Over this series of blogs I have explored many issues around financial management and planning, and one area I have mentioned is around this perception that financial education is about providing information around investment “opportunities”. This made me think how upside down we are in our thinking.
The perception is that people understand what they are investing for, i.e. what their goals are and as a result of this they know how to achieve these goals.
Let me take this a step further, I have a car – I have a choice when it needs servicing I can either buy a manual that tells me how to do it or I can go to an expert. I know the expert will charge me but I am putting my faith in them to do what I need doing. Now I can save money by doing it myself I can buy the tools, the parts and fix the car. In reality I don’t know whether I have the right part and in the end I could end up having to go to an expert to sort out my mess.

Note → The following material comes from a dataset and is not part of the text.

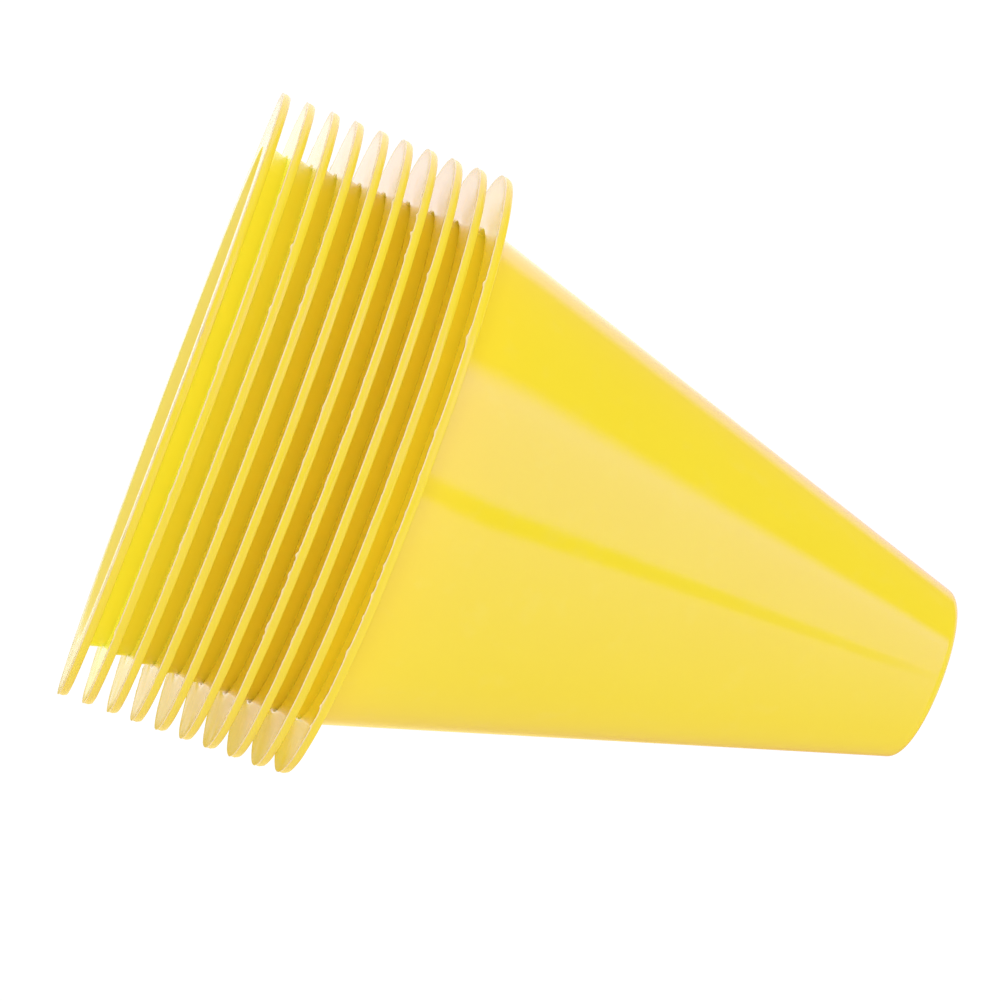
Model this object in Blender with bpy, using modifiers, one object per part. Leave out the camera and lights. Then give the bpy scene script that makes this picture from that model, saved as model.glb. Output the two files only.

To be fair there are people who can fix their own cars and know what they are doing and why shouldn’t they do it themselves. They know when they need expert help and are prepared to take the risk that they might get it wrong. They may turn to expert help via books, blogs etc but in the main they will use their own experience and ignore all the noise.
In this blog I want to look at the art of investing, I will expand on this in future blogs but I just want to question the idea of financial education centring on investment “opportunities”. Investing is easy, anyone can do it – that is true but it needs a lot of thought and thinking. The problem is that for many they are looking for a positive return and because of information overload the idea of short term thinking is creeping in. We are also swayed by what is in the press, China is the next growth story, China is dead, China is a tech bubble. This sways how we invest.
An excellent example of this is the Fidelity China Investment Trust managed by Anthony Bolton. This was promoted heavily by a number of companies and many people invested in this fund. On the surface it looked good – Fidelity is a well-respected global fund manager, China has seen explosive returns and Anthony Bolton is an amazing fund manager. The papers promoted this and well respected platforms wrote fantastic reports on the prospects for this fund. However, consider Anthony Bolton had never managed a China Fund and this was an investment trust. The point is cut through the noise if you want to invest in China - is this the right fund to choose and is using an investment trust the right vehicle.
Going a step further and looking at your goals is China, however wonderful it may look, the right place to achieve your goals, or should you diversify your assets. I am not saying emerging markets are a bad place to invest in fact far from that personally I believe emerging markets in turns of both equities and debt offer the greatest potential for returns over the next 20 years plus. The point is you have to understand what you are doing.
Many people are disappointed with the performance of the Fidelity China Investment Trust but did those people do their research, how long are they planning to hold the investment etc. Most investments should be long term and who knows whether in five years this fund may have performed above its peer group.
The key is also diversification, if you invest all your money in China and don’t spread your investments then you will suffer disappointment because different sectors, regions, assets will perform differently at different stages of the cycle.
And then we turn to individual stocks, we may all have some shares but do we understand them. My father had shares in Barclays and they were always worth around £10,000 after 2008 they fell in value and he couldn’t understand it. In fact he didn’t understand anything about Barclays and whether they were a good or bad company. Many people think they can pick a winner when it comes to investing and some can. But this is no different to investing in a fund are you looking short or long term? Another example is Lloyds, are they a good share – possible they are at around 30p a share, they have potential to grow over the next five years, but do you understand why? Or what about Apple could they become a $1,000 a share?
Often we don’t understand this level of detail and therefore we turn to a fund or fund manager to do this for us. Turning back to the Fidelity China Fund before we invest we need to do our research, what is the process, what is the style, how does this sit with other funds in the sector, is the fund too risky for the goals I am looking to deliver and what do I know about the fund manager. We also hear cries that passive funds are better than active funds so does the fund hug the index i.e. is the fund so large that all it is doing is buying the biggest companies that make up the index and are therefore quasi-tracker funds.
And of course building a portfolio is not just about one fund it is about mixing funds to spread the risk. What this comes down to is that investing is easy if you know what you are doing, papers and platforms make us think that simple education makes us experts but unless you know what you are doing you will get burnt. Paying an expert to diagnose what you want, identify goals to achieve this and providing the solutions is I believe in many cases worth it when compared to the pain of getting it wrong.
Take a step away from the noise - consider the average financial planner may charge you a fee of 1% per annum. In reality if you do it yourself you will be paying 1.5% p.a. - the assumption is that with the fee of 1% the financial planner charge is 2.5% p.a.
Consider again - when you go to a financial planner you will get rebates on funds and actually the net cost may only be around 2% p.a.
The question you have to ask is whether an additional 0.5% p.a. is worth peace of mind.